We already have term limits - they're called elections. If we don't like what they're doing in Washington, then we need to go to the polls and remove them. Instead, people are generally apathetic and don't vote or vote the same idiots in because it's easier.

Even if we took away their government salaries entirely, most (with a few exceptions) of the people we sent to DC are quite wealthy on their own. They don't need the money; it's just an extra perk. Not to mention what they get from lobbyists, and what they make after they serve their term and then become lobbyists.

Agreed that we need to get rid of the lobbyists.

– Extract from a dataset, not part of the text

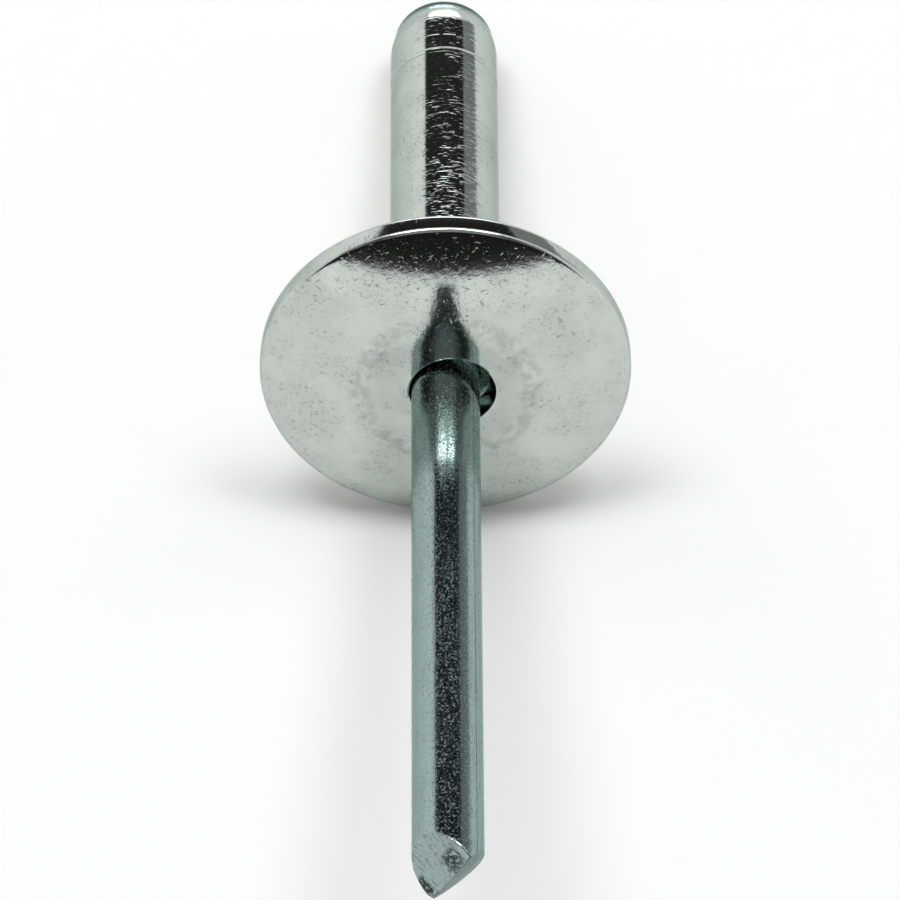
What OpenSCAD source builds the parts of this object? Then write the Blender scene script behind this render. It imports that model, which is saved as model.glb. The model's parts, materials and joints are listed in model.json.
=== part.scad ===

And they need to be banned from becoming lobbyists for a period of time after they serve, too.

Elections need to be publicly funded and campaign periods shortened. A candidate needs "x" amount of signatures to get on the ballot, then they get "$X" to spend on a campaign, and that's all. No private funding, no accepting money or gifts from special interests or lobbyists, no having spend most of their time fund focused on raising money for their next campaign instead of doing what they are supposed to be doing in Washington.

And we need a constitutional amendment stating that corporations are NOT living, breathing human beings with the same rights as living, breathing human beings. We're fast headed toward becoming a fascist (original definition) nation where it's government of, by, and for the big corporations instead of "we the people."

Get the money out of Washington and we'll see a better democracy at work.

Russell Moulder
February 25, 2013 at 9:03 am

It used to be regular Americans serving the country from their jobs and farms. Then they would go back to work in their regular lives after they served this country. Now it is just Professional Politicians with their own agendas.